Focal Passage: Nehemiah 5:1-16
“Radical decisions in obedience are of course the stuff of biblical faith, but now it cannot be radical decisions in a private world without brothers and sisters, without pasts and futures, without turf to be managed and cherished as a partner in the decisions. The unit of decision-making is the community and that always with reference to the land. … The central (biblical) problem is not emancipation but rootage, not meaning but belonging, not separation from community but location within it,” said Walter Brueggemann.
Nehemiah stood defiantly in opposition against those outside powers that verbally and physically abused the fallible remnant of Israel as they rebuilt the walls of Jerusalem. Each scarred stone placed in formation was a testimony to the great and awesome God who rules and sustains His people. Though victory was still ahead of the Jewish people, progress was assured.

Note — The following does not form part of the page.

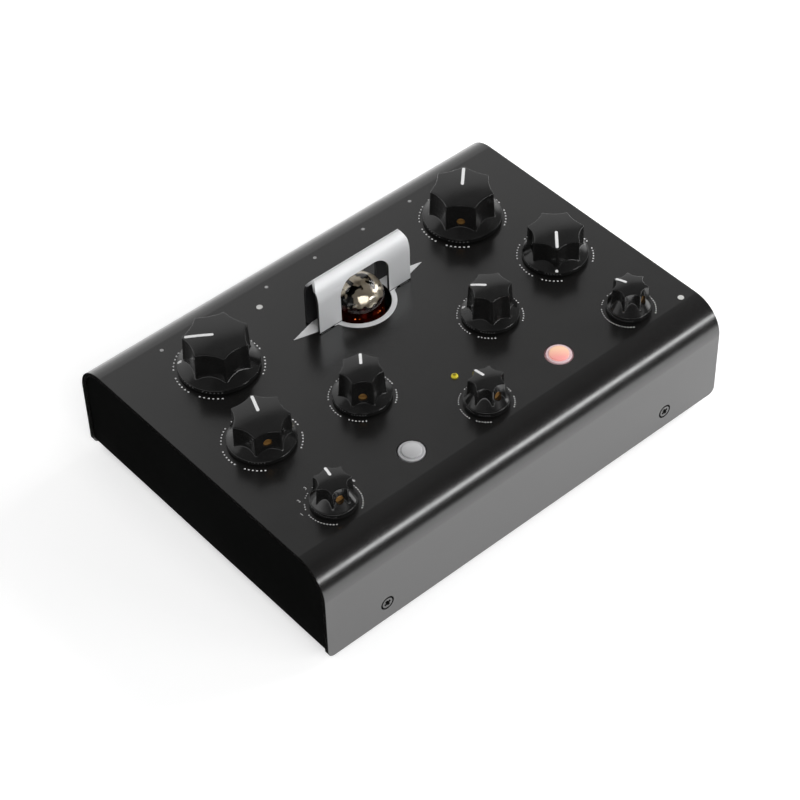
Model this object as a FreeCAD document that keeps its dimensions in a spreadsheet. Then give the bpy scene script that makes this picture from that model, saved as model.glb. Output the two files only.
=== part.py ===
import FreeCAD, Part
import math
import os
from types import SimpleNamespace

import Sketcher

# A desktop tube delay: a bent sheet-metal case with nine fluted knobs, two lit push buttons and a
# glass tube that stands in a hole of the top panel behind a pointed sheet guard.
# Lengths are millimetres and angles are degrees. +X runs to the right, +Y to the rear and +Z up.
# The pieces are built round the case's own middle, on the table. They are kept moved forward by
# the origin's setback, so that the origin lies under the middle of the whole unit's outline, which
# reaches from the front wall to the tip of the power switch's lever.

DEGREES_PER_RADIAN = 180 / math.pi
FLUTES = 7
QUARTER_TURN = 90
HALF_TURN = 180

SIZES = {
    # Case: one bent cover sheet over a tray with upturned ends
    "case_width": 205.0,
    "case_depth": 149.2,
    "case_height": 46.1,
    "cover_sheet": 2.0,
    "bend_radius": 14.0,
    "wall_corner": 3.0,
    "foot_height": 4.5,
    "tray_lift": 0.5,
    "tray_sheet": 1.5,
    "tray_bend": 2.5,
    "tray_recess": 0.8,
    "tray_gap": 0.3,
    "origin_setback": 7.37,
    # Cover screws and the tray's tabs behind them
    "front_screw_inset": 29.1,
    "rear_screw_inset": 6.3,
    "cover_screw_height": 8.76,
    "cover_screw_radius": 1.5,
    "cover_screw_head": 3.0,
    "cover_screw_head_depth": 1.6,
    "cover_screw_length": 8.0,
    "cover_screw_play": 0.15,
    "thread_play": 0.05,
    "front_tab_width": 14.0,
    "rear_tab_width": 6.6,
    "tab_margin": 5.0,
    # Feet
    "foot_inset_x": 18.5,
    "foot_inset_y": 17.6,
    "foot_radius": 6.35,
    "foot_draft": 0.6,
    "foot_bore": 3.2,
    "foot_bore_depth": 2.8,
    "foot_screw_radius": 1.5,
    "foot_screw_head": 2.8,
    "foot_screw_head_height": 1.8,
    "foot_screw_end": 2.0,
    # Boards
    "board_sheet": 1.6,
    "standoff_height": 4.0,
    "standoff_radius": 3.2,
    "standoff_spigot": 2.1,
    "board_screw_radius": 1.25,
    "board_screw_head": 2.75,
    "board_screw_head_height": 1.7,
    "board_screw_length": 5.0,
    "main_board_end_gap": 6.2,
    "main_board_front_gap": 12.6,
    "main_board_rear_gap": 2.6,
    "standoff_margin": 3.2,
    "standoff_front_margin": 5.0,
    "standoff_rear_margin": 20.0,
    "control_board_end_gap": 3.2,
    "control_board_front_gap": 6.6,
    "control_board_rear_gap": 16.6,
    "control_height": 7.5,
    "connector_inset": 42.0,
    "connector_y": 14.0,
    "connector_length": 30.0,
    "connector_width": 5.0,
    # Potentiometers, rotary switches and their shafts
    "pot_width": 17.0,
    "switch_radius": 9.0,
    "bushing_radius": 3.5,
    "bushing_rise": 2.5,
    "bushing_play": 0.2,
    "nut_across_flats": 10.0,
    "nut_height": 1.9,
    "nut_play": 0.05,
    "shaft_radius": 3.0,
    "shaft_flat": 0.5,
    "shaft_play": 0.05,
    "shaft_seat": 4.0,
    "shaft_end_gap": 0.3,
    # What all knobs share
    "skirt_gap": 0.6,
    "skirt_bevel": 0.25,
    "crown_rise": 0.8,
    "crown_bevel": 0.4,
    "tip_land": 0.35,
    "knob_recess": 6.4,
    "knob_recess_top": 2.9,
    "knob_hub": 5.0,
    "flute_overrun": 1.0,
    "set_screw_radius": 1.7,
    "set_screw_sink": 0.6,
    "set_screw_slot": 0.5,
    "set_screw_slot_depth": 0.7,
    # Push buttons
    "button_x": 38.1,
    "button_y": -49.1,
    "button_radius": 5.5,
    "button_play": 0.3,
    "button_rise": 1.35,
    "button_bevel": 1.2,
    "button_bevel_rise": 0.7,
    "button_flange": 6.8,
    "button_flange_height": 1.0,
    "button_travel": 0.8,
    "button_stem_radius": 1.9,
    "button_stem_length": 4.4,
    "button_switch_width": 12.0,
    "button_switch_height": 3.5,
    # Lamps
    "led_y": -30.8,
    "led_radius": 1.5,
    "led_rise": 1.3,
    "led_play": 0.1,
    "led_lead": 0.5,
    "led_lead_spread": 1.27,
    "led_lead_length": 4.0,
    "right_lamp_inset_x": 6.7,
    "right_lamp_inset_y": 16.0,
    "rear_lamp_x": -31.4,
    "rear_lamp_y": 50.2,
    "lamp_radius": 1.3,
    "lamp_play": 0.05,
    # Tube and what holds it
    "tube_y": 26.3,
    "tube_radius": 10.5,
    "tube_shoulder": 3.4,
    "tube_dome_height": 9.0,
    "tube_dome_corner": 7.5,
    "tube_wall": 1.0,
    "tube_floor": 2.0,
    "tube_pin_circle": 5.95,
    "tube_pin_radius": 0.5,
    "tube_pin_length": 6.0,
    "tube_pin_play": 0.02,
    "socket_radius": 11.0,
    "socket_height": 8.0,
    "socket_pin_play": 0.1,
    "mica_radius": 9.2,
    "mica_sheet": 0.4,
    "lower_mica_rise": 7.0,
    "anode_height": 20.0,
    "anode_width": 6.6,
    "anode_depth": 9.0,
    "anode_spread": 4.3,
    "getter_radius": 4.5,
    "getter_band": 0.9,
    "getter_height": 1.0,
    "getter_stalk": 0.4,
    "getter_rise": 4.0,
    "tube_hole": 13.3,
    "board_tube_hole": 14.0,
    # Trim ring round the tube hole, with a pointed end to each side
    "bezel_radius": 15.5,
    "bezel_sheet": 0.3,
    "bezel_reach": 33.5,
    "bezel_root_angle": 18.65,
    # Guard: a sheet folded to a pointed arch
    "guard_half_width": 23.55,
    "guard_half_depth": 4.5,
    "guard_sheet": 1.2,
    "guard_lift": 0.5,
    "guard_shoulder": 15.4,
    "guard_arch_radius": 13.0,
    "guard_ridge_round": 0.8,
    "guard_end_shoulder": 21.1,
    "guard_end_inset": 2.0,
    "guard_end_radius": 12.0,
    "guard_window": 12.4,
    "guard_window_top": 19.7,
    "guard_window_corner": 6.5,
    "guard_tab_inner": 18.0,
    "guard_tab_outer": 23.0,
    "guard_tab_depth": 5.0,
    "guard_slot_play": 0.15,
    # Rear jacks
    "jack_end_inset": 23.0,
    "jack_pitch": 25.4,
    "jack_axis_height": 10.4,
    "jack_width": 15.9,
    "jack_height": 18.4,
    "jack_depth": 28.0,
    "jack_nose": 4.75,
    "jack_nose_length": 6.0,
    "jack_nose_play": 0.25,
    "jack_bore": 3.25,
    "jack_bore_depth": 31.8,
    "jack_nut_across_flats": 13.0,
    "jack_nut_height": 2.6,
    # Power inlet
    "inlet_inset": 15.5,
    "inlet_axis_height": 6.5,
    "inlet_width": 9.0,
    "inlet_depth": 14.0,
    "inlet_height": 11.0,
    "inlet_nose": 4.0,
    "inlet_nose_play": 0.15,
    "inlet_bore": 2.85,
    "inlet_bore_depth": 10.0,
    "inlet_pin": 1.05,
    # Power switch
    "toggle_inset": 27.5,
    "toggle_body_width": 7.9,
    "toggle_body_depth": 9.7,
    "toggle_body_height": 13.2,
    "toggle_nose": 3.0,
    "toggle_nose_length": 8.0,
    "toggle_nose_play": 0.1,
    "toggle_pivot": 5.0,
    "toggle_ball": 1.9,
    "toggle_ball_play": 0.05,
    "toggle_bore_depth": 7.0,
    "toggle_pin": 0.6,
    "toggle_pin_half_length": 2.6,
    "toggle_pin_play": 0.05,
    "toggle_neck": 0.9,
    "toggle_tip": 1.5,
    "toggle_reach": 12.0,
    "toggle_tail": 3.3,
    "toggle_nut_across_flats": 8.0,
    "toggle_nut_height": 2.0,
}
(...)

But, external threats were not all that plagued them. An internal problem festered creating tension and dissension (Neh. 5:1). There was a deep disparity between the condition of the common people and the privileged class of Jews.
Due to the economic situation in this radically decimated environment, it was easy for some of the more elite to take advantage of their “neighbors.” What resulted was the pledging of property and children for money to pay taxes, to buy grain and food during a time of famine.
An already subsistence situation became even more intolerable. Brother took advantage of brother (some accounts state that rates of interest were as high as 60-70 percent with severe penalties). Thus high interest rates, stiff penalties, and virtual enslavement created political unrest and economic crisis. Not only were there economic disparities between families and neighbors, but some were even selling their countrymen to foreigners!
Nehemiah confronted this unholy injustice. Calling a meeting of the people, he demanded that the unjust usury stop. He appealed to them (Neh. 5:9b). He called the people to return the properties of the impoverished and a portion of the interest they had exacted. Nehemiah stressed the fact that they were each a vital part of the community, a family in partnership working together in becoming a people before the nations (Gentiles). The outcome was successful and the guilty agreed without reservation (Neh. 5:13).
Rather than simply dictate law, Nehemiah lived out what he demanded. As governor he had access to the lands and goods of Jewish people. He had authority to tax the people for his administration and its continuing needs.
But, instead, he placed his every need in God’s hands and used his own resources to support his leadership. He recognized that his people were God’s people and he was their servant.
“Remember for my good, O my God, all that I have done for this people.”